If you invest your tax savings from every contribution to the Traditional IRA, then the numbers wash out. Perhaps a pivotal question is whether you believe you will have greater taxable earnings from your investments in retirement than you have in taxable earnings today -- affecting the rate at which you are taxed.

  • Why are you not investing the $612 "refund" at the same rate for the same duration? Ignoring that is what created the diffrence. – JoeTaxpayer Jun 6 '15 at 22:09
  • @JoeTaxpayer, do you invest your tax refund? However, I fear you are correct. The $612 can be invested in a different retirement vehicle (since the IRA is maxed out). If the 401k is also maxed out, then we may have to invest it in an account without tax-shelter. – BTC Jun 6 '15 at 22:48
  • To keep the numbers straight, I'd compare $6000 in the TIRA to $5400 in the Roth. Else, as you see, the simple math says it's a wash. The complex, stand on your head and play tricks game I offer in my answer changes the rules. +1 to you, and welcome to Money.SE. – JoeTaxpayer Jun 6 '15 at 23:27
1

Even if you're paying a lot of taxes now, you're talking marginal dollars when you look at current contribution, and average tax rate when making withdrawals. IE, if you currently pay 28% on your last dollar (and assuming your contribution is entirely in your marginal rate), then you're paying 28% on all of the Roth contributions, but probably paying a lower average tax rate, due to the lower tax rates on the first many dollars.

Look at the overall average tax rate of your expected retirement income - if you're expecting to pull out $100k a year, you're probably paying less than 20% in average taxes, because the first third or so is taxed at a very low rate (0 or 15%), assuming things don't change in our tax code. Comparing that to your 28% and you have a net gain of 8% by paying the taxes later - nothing to shake a stick at.

At minimum, have enough in your traditional IRA to max out the zero tax bucket (at least $12k). Realistically you probably should have enough to max out the 15% bucket, as you presumably are well above that bucket now. Any Roth savings will be more than eliminated by this difference: 28% tax now, 15% tax later? Yes please.

A diversified combination is usually best for those expecting to have a lot of retirement savings - enough in Traditional to get at least $35k or so a year out, say, and then enough in Roth to keep your comfortable lifestyle after that.

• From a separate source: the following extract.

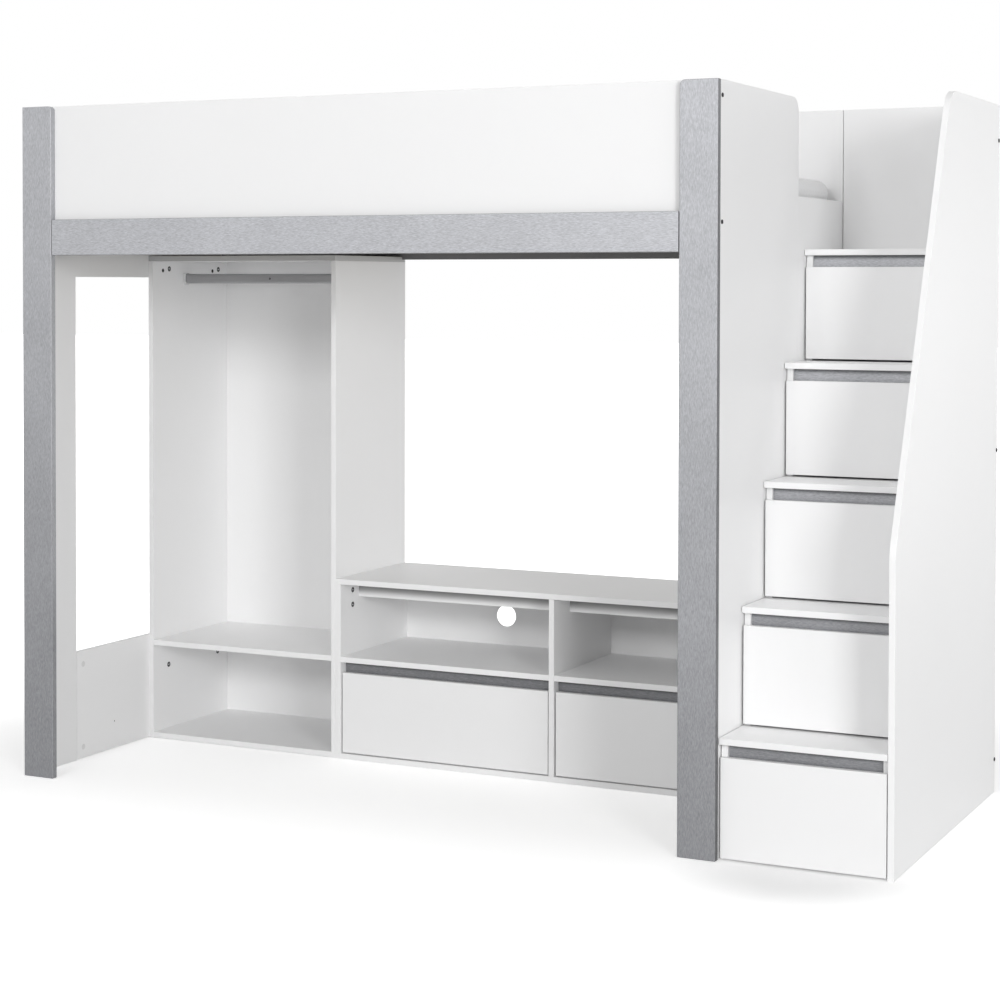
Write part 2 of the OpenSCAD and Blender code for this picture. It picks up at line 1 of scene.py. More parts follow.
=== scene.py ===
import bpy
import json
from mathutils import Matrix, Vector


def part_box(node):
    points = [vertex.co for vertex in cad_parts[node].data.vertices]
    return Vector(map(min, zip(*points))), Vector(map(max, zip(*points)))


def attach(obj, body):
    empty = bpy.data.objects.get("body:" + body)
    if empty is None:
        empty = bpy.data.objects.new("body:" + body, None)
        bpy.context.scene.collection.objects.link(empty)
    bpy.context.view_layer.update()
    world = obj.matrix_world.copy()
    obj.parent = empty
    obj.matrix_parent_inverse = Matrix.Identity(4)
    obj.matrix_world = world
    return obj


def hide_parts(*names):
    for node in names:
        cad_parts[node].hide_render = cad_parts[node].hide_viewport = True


bl_info = {
    "name": "High Sleeper Bed",
    "version": (1, 0, 0),
    "blender": (4, 5, 0),
    "location": "View3D > Sidebar > High Sleeper",
    "description": "Dresses the packed frame of a high sleeper bed and sets it in a plain studio",
    "category": "Object",
}

import json
import math

import bpy
from mathutils import Matrix, Vector

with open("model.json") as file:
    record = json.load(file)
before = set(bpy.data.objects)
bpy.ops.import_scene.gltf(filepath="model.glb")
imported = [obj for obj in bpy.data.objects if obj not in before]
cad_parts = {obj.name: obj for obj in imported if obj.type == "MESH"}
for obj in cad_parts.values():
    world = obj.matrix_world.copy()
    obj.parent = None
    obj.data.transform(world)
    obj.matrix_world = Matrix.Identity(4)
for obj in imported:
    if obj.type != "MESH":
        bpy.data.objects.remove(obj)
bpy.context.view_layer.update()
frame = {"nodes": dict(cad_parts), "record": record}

X, Y, Z = 0, 1, 2
DRAWERS = [f"stair_drawer_{k}" for k in range(1, 6)] + ["cabinet_drawer_left", "cabinet_drawer_right"]
STEP_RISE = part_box("stair_drawer_2_front")[0].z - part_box("stair_drawer_1_front")[0].z

# Merging of the CAD triangles: how close points lie, and how flat faces meet
MERGE_DISTANCE = 0.00002
FLAT_ANGLE = math.radians(1)
# Edges sharper than this are eased and stay sharp in the shading
SHARP_ANGLE = math.radians(35)
# A face looks along an axis when its normal has at least this share on it
FACING = 0.9

# Between which heights the foil's painted shade runs from dark to light, and how far below a crest the painted
# deep shadow reaches
FOIL_SHADE = (-0.3, 1.75)
GRIP_SHADE = (0, 0.014)
STRETCHER_SHADE = (0.016, 0.043)
# Colour of blackened metal where it is rubbed
WORN_METAL = (0.16, 0.16, 0.165, 1)


# Shader maths


class Value:
    """A number, colour or vector in a material. Numbers are added, multiplied and so on in plain Python."""

    def __init__(self, shader, socket):
        self.shader = shader
        self.socket = socket

    def _math(self, operation, *terms):
        return self.shader.value("ShaderNodeMath", {"operation": operation}, dict(enumerate(terms)))

    def __add__(self, other):
        return self._math("ADD", self, other)

    def __radd__(self, other):
        return self._math("ADD", other, self)

    def __sub__(self, other):
        return self._math("SUBTRACT", self, other)

    def __rsub__(self, other):
        return self._math("SUBTRACT", other, self)

    def __mul__(self, other):
        return self._math("MULTIPLY", self, other)

    def __rmul__(self, other):
        return self._math("MULTIPLY", other, self)

    def __pow__(self, other):
        return self._math("POWER", self, other)

    def __mod__(self, other):
        return self._math("FLOORED_MODULO", self, other)

    def sine(self):
        """The sine of this number, in radians."""
        return self._math("SINE", self)

    def over(self, low, high):
        """0 where this number is low or less, 1 where it is high or more, and smooth between."""
        return self.shader.value(
            "ShaderNodeMapRange",
            {"interpolation_type": "SMOOTHSTEP"},
            {"Value": self, "From Min": low, "From Max": high},
        )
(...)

The one caveat here is in the case when you max out your contribution levels, you may gain by using money that is not in your IRA to pay the taxes on the conversion. Talk to your tax professional or accountant to verify this will be helpful in your particular instance.

0

To answer your question point by point -

  • This is a given. If you don't have the money to pay the tax, stay clear.
  • Years to retirement is irrelevant. 20 may be a mistake, 2 may be right.
  • Rate of return also irrelevant so long as the cumulative return is positive.

I'd focus on the last point. The back of my business card -

tax table

Let's focus on Single. The standard deduction and exemption add to over $10K. I look at this as "I can have $250K in my IRA, and my $10K (4%) annual withdrawal will be tax free. It takes another $36,900 to fill the 10 and 15% brackets. $922K saved pretax to have that withdrawn each year, or $1.17M total.

That said, I think that depositing to Roth in any year that one is in the 15% bracket or lower can make sense. I also like the Roth Roulette concept, if only for the fact that I am Google's first search result for that phrase.

Roth Roulette is systematically converting and recharacterizing each year the portion of the converted assets that have fallen or not risen as far in relative terms. A quick example. You own 3 volatile stocks, and convert them to 3 Roth accounts. A year later, they are (a) down 20%, (b) up 10%, (c) up 50%. You recharacterize the first two, but keep the 3rd in the Roth. You have a tax bill on say $10K, but have $15K in that Roth.